Scripts that build objects
start

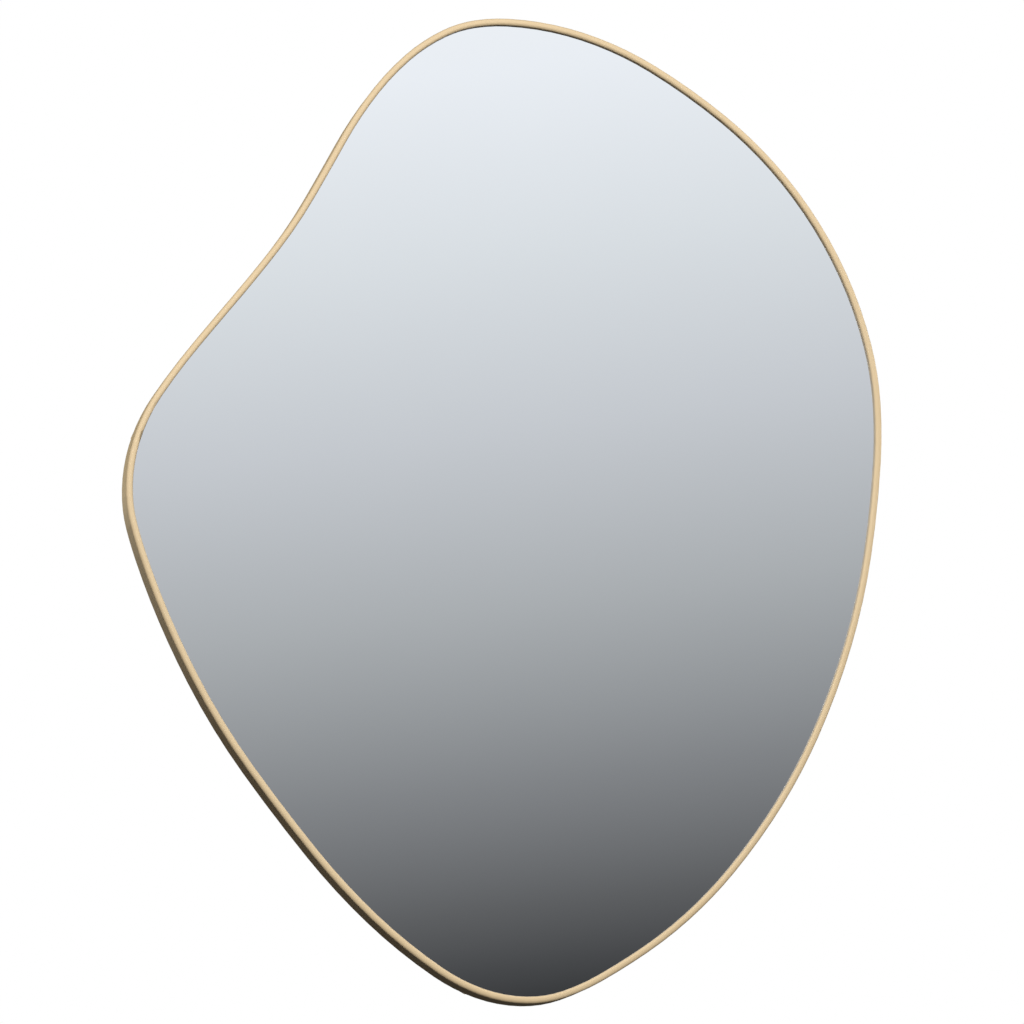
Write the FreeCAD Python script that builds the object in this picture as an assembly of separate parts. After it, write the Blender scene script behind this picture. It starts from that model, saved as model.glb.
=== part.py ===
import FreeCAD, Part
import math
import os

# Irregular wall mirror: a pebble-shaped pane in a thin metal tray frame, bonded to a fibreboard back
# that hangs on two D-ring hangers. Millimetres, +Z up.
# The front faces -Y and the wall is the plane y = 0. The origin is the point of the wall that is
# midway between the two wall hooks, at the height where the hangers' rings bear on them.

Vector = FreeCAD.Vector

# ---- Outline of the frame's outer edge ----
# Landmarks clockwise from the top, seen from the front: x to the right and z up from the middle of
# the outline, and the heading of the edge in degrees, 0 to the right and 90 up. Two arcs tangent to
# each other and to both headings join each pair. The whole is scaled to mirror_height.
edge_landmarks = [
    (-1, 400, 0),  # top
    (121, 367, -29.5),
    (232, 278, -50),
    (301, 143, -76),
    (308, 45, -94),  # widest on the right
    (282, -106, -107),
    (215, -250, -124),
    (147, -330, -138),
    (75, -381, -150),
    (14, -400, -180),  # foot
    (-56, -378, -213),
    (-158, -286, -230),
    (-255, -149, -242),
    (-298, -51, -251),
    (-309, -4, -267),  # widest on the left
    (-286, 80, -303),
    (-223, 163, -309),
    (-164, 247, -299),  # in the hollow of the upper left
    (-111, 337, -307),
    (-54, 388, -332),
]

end
start

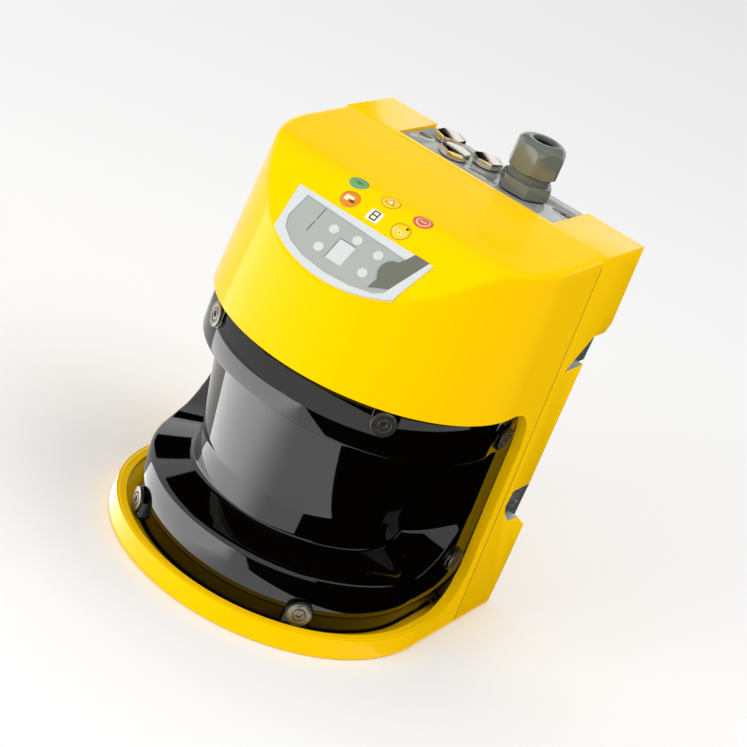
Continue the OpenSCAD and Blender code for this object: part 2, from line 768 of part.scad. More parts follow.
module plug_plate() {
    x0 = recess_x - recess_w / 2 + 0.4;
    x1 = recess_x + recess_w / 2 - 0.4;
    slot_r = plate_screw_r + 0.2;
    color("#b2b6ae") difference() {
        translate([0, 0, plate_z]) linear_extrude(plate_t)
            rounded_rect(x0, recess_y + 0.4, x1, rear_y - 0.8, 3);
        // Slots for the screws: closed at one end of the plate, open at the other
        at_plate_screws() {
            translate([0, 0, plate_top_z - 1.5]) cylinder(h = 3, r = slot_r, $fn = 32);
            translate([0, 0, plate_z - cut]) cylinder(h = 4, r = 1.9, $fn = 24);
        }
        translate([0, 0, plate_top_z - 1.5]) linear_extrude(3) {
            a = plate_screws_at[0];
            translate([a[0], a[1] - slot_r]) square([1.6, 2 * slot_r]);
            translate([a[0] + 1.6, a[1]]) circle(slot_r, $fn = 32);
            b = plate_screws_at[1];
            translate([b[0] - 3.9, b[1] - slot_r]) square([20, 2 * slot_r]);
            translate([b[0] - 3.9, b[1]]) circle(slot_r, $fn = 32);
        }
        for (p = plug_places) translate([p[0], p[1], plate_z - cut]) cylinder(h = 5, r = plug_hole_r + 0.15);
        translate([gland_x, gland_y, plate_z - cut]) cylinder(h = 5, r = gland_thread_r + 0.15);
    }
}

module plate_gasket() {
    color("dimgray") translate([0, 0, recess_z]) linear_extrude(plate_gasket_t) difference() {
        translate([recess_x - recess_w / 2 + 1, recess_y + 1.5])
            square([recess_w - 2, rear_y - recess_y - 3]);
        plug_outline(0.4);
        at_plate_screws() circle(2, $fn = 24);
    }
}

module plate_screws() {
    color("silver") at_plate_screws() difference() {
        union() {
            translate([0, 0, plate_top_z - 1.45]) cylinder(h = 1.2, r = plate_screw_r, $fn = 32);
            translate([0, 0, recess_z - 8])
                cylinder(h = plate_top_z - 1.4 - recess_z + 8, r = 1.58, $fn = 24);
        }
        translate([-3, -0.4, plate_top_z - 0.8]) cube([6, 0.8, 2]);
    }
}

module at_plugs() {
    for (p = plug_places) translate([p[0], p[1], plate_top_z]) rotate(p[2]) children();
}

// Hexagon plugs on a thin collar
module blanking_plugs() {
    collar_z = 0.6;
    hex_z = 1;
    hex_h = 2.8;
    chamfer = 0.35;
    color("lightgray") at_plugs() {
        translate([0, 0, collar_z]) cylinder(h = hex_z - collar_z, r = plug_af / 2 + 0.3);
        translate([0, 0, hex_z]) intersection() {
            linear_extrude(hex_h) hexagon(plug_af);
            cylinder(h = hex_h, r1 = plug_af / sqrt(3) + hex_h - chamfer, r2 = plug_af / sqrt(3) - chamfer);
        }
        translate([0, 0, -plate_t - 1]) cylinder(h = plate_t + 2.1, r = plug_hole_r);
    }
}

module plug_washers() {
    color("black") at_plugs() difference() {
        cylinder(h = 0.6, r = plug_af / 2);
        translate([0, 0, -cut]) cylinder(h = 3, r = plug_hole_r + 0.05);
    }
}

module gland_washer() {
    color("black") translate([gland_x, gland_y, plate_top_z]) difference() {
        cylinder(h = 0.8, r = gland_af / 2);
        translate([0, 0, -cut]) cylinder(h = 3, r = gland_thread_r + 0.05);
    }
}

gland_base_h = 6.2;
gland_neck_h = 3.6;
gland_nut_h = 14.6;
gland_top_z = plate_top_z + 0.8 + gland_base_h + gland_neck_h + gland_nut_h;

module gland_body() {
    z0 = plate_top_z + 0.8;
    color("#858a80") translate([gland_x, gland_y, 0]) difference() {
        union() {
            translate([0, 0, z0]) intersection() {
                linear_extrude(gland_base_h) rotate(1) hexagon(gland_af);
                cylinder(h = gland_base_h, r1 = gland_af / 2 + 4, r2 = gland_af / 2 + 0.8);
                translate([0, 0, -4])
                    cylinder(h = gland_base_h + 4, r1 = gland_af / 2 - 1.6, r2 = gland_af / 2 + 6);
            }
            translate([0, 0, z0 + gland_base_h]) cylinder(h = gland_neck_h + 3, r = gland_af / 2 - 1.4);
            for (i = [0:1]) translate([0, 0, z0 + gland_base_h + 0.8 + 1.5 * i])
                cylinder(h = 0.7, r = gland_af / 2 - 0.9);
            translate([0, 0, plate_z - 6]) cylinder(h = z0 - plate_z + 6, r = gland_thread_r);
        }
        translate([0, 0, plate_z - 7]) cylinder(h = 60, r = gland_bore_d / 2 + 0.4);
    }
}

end

**WHAT YOU ARE ASKED TO DO:** Exactly the lines from the line with "Write the FreeCAD" to the line with "Vector = FreeCAD.Vector", both included, are to be extracted, and no others.

**RESULT:**
Write the FreeCAD Python script that builds the object in this picture as an assembly of separate parts. After it, write the Blender scene script behind this picture. It starts from that model, saved as model.glb.
=== part.py ===
import FreeCAD, Part
import math
import os

# Irregular wall mirror: a pebble-shaped pane in a thin metal tray frame, bonded to a fibreboard back
# that hangs on two D-ring hangers. Millimetres, +Z up.
# The front faces -Y and the wall is the plane y = 0. The origin is the point of the wall that is
# midway between the two wall hooks, at the height where the hangers' rings bear on them.

Vector = FreeCAD.Vector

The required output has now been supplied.